7. Battery packs die quickly
Buy a new battery pack once a year and keep it charged. They say they last forever and they lie. The charge decreases.
And carry charging cables with you. No point having batteries if you can’t connect them.
8. Make a sensible headphone choice
I bought some wireless beats before I took this job. And then there’s almost the crappy headphones I got with my iPhone.
One of these sets has perfect sound, is very comfortable and stylish but is very large and has to be carried in my backpack. The other fits in my handbag.
Guess which one I use the most?
The crappy iPhone headphones. Because they are easier to reach.

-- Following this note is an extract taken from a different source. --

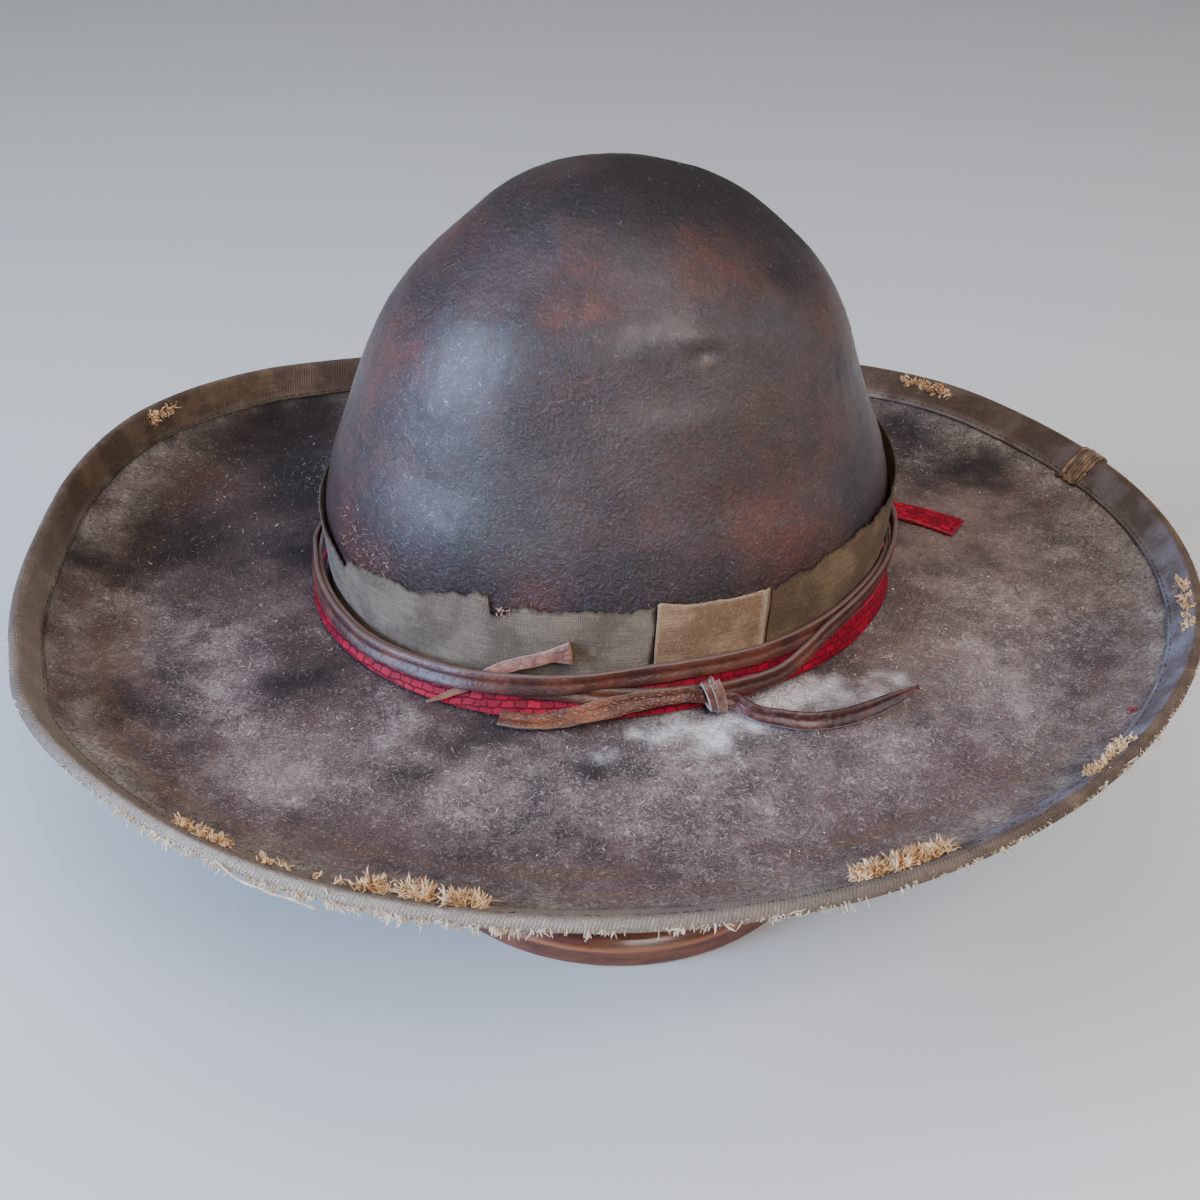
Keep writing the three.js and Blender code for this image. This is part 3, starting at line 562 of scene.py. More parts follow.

I literally only wear the beats if I remember to put them on before I leave the flat. The rest of the time they are just another weight in my backpack.
9. Speaking of which, get a good backpack
I use the Riut bag (http://www.riut.co.uk), which as well as being near impossible to break into is nicely padded and has a perfectly designed pocket for the stupid 15” laptop my office insists I carry everywhere. It also has two beverage side sections which are cut to sit inside the line of the bag. External pockets that don’t stick out. One for water, one for tea. This bag is a dream, seriously.
10. Learn the timetable
It will save you so much stress to figure out a couple of alternative routes home.
A good travel app can do this for you, though I never found one that covered all the possibilities. Google maps, TfL, and the National Rail app all had their advantages – the latter was especially good for real time updates.
But a journey that could cover pretty much every form of transport London and the south have to offer (aside from riverboat) is hard to map at the best of times.
You’ll feel less stressed if you can memorise a bit. Plus it saves your iPhone battery for important things, like gifs of baby animals and Plants Vs Zombies 2 unending vase breaker levels.
I don’t claim to be an expert. These tips might not work for you and your commute. But these are the lessons I learned. Get a seat, drink some water, read a book, learn Italian.
I hope my next project doesn’t involve quite so much daily travel. But if it does, at least I know I can handle it now.